Wednesday, June 15, 2011

ATF agents ordered to let guns walk

"I believe that these firearms will continue to turn up at crimes scenes on both sides of the border for years to come."
-ATF agent Peter Forcelli


Today, 3 federal agents testified before Congress that they were repeatedly ordered to stand down while high-powered assault rifles and other firearms were being purchased in the US by Mexican drug cartels.
Under Operation "Fast and Furious," the 3 ATF agents were supposed to surveil small time gun buyers in Arizona who served as straw men for other major weapons traffickers on both sides of the border.
At a hearing before the Oversight and Government Reform Committee, which (California Rep. Darrell) Issa chairs, Republican Sen. Chuck Grassley said hundreds of weapons destined for cartels in Mexico were bought in Arizona gun shops. One agent, John Dodson, who took his complaints to Grassley's office, estimated that 1,800 guns in Fast and Furious were unaccounted for, and about two-thirds are probably in Mexico.

Another of the three investigators, Peter Forcelli, said that "based upon my conversations with agents who assisted in this case, surveillance on individuals who had acquired weapons was often terminated far from the Mexican border." Forcelli said that while case agents believed that weapons were destined for Mexico, "the potential exists that many were sent with cartel drugs to other points within the United States."

"I can't tell you the why" the surveillances were called off, Dodson testified. "Hopefully ... this committee can find out." But the committee did not ask that question of any of the nonagent witnesses Wednesday.
-MSNBC

Of course they didn't.
It is already known that the founders of the Zetas, the most brutal cartel, were trained by the US Military at Fort Bragg. Now, here is news that "someone" is protecting the supply lines for high powered weaponry to fuel the bloody drug war. And Congress isn't interested in who called off the the ATF agents.
Agent Dodson testified that "although my instincts made me want to intervene and interdict these weapons, my supervisors directed me and my colleagues not to make any stop or arrest, but rather, to keep the straw purchaser under surveillance while allowing the guns to walk."

"Allowing loads of weapons that we knew to be destined for criminals — this was the plan," said Dodson. "It was so mandated."

In one case, Dodson said, he watched a suspect receive a bag filled with cash from a third party, then proceed to a gun dealer and buy weapons with that cash and deliver them to the same unidentified third party. In that and other circumstances, his instructions were to do nothing.

"Surveillance operations like this were the rule, not the exception," said Dodson. "This was not a matter of weapons getting away from us, or allowing a few to walk so as to follow them to a much larger or more significant target."

The third ATF agent, Olindo James Casa, said that "on several occasions I personally requested to interdict or seize firearms, but I was always ordered to stand down and not to seize the firearms."

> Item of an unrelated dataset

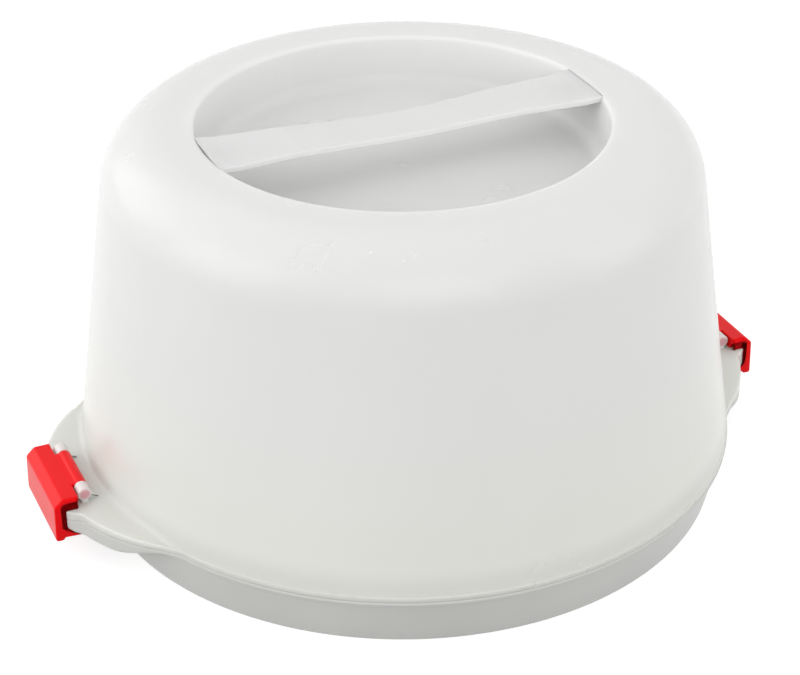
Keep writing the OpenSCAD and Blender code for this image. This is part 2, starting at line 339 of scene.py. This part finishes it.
def fades(tree, value, start, end, strength=1.0):
    """strength where value is below start, 0 where it is above end, and a smooth step between them."""
    node = tree.nodes.new("ShaderNodeMapRange")
    node.interpolation_type = "SMOOTHSTEP"
    node.inputs["From Min"].default_value, node.inputs["From Max"].default_value = start, end
    node.inputs["To Min"].default_value, node.inputs["To Max"].default_value = strength, 0.0
    tree.links.new(value, node.inputs["Value"])
    return node.outputs["Result"]


def coloured(material, amount, colour, blend="MIX"):
    """Blends one more colour over the material's base colour, by an amount from 0 to 1."""
    tree = material.node_tree
    base = tree.nodes["Principled BSDF"].inputs["Base Color"]
    node = tree.nodes.new("ShaderNodeMix")
    node.data_type = "RGBA"
    node.blend_type = blend
    tree.links.new(amount, node.inputs["Factor"])
    tree.links.new(base.links[0].from_socket, node.inputs["A"])
    node.inputs["B"].default_value = (*colour, 1.0)
    tree.links.new(node.outputs["Result"], base)


hood = surface("hood_shell", turned(hood_profile()))
milky = plastic(
    "milky_plastic", low_colour=(0.865, 0.87, 0.85), high_colour=(0.89, 0.895, 0.875),
    roughness=(0.22, 0.30), ripple=7.0, grain=1100.0, ripple_bump=0.08, grain_bump=0.05,
    sockets={"Transmission Weight": 0.20, "Specular IOR Level": 0.20, "Subsurface Weight": 0.40,
             "Subsurface Radius": (1.0, 1.0, 0.95), "Subsurface Scale": 12.0 * MM})
warm_low, warm_high, warm_tint = 35.0 * MM, 125.0 * MM, (1.0, 1.0, 0.95)
# Painted shade: below 30 mm, fading out by 41 mm, the hood is darkened to 0.9. This stands in for the shade
# and the dark reflection at the wall's foot above the flange.
painted_shade_low, painted_shade_high, painted_shade_tint = 30.0 * MM, 41.0 * MM, (0.90, 0.90, 0.90)
height = coordinate(milky.node_tree, "Object", "Z")
coloured(milky, fades(milky.node_tree, height, warm_low, warm_high), warm_tint, "MULTIPLY")
coloured(milky, fades(milky.node_tree, height, painted_shade_low, painted_shade_high), painted_shade_tint, "MULTIPLY")
hood.data.materials.append(milky)
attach(hood, "hood")
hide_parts("hood")

# Each knuckle is an eye on a short foot, moulded on the hood's ear, with a low gusset behind it. Two of
# them hold each clip. Their outer ends are closed, so the clip's red trunnion is seen only through the
# milky plastic of the eye, partly by its transmission and partly as a pink glow painted round the hinge.
hinge_x, hinge_z = 167.0, 33.6
knuckle_r, knuckle_in, knuckle_out, knuckle_edge = 3.3, 14.0, 21.0, 0.5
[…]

Casa said that "the surveillance team followed straw purchasers to Phoenix area firearms dealers and would observe the straw purchasers buy and then depart with numerous firearms in hand. On many of those occasions, the surveillance team would then follow the straw purchasers either to a residence, a public location or until the surveillance team was spotted by the straw purchasers.

But the end result was always the same: the surveillance was terminated" by others up the chain of command.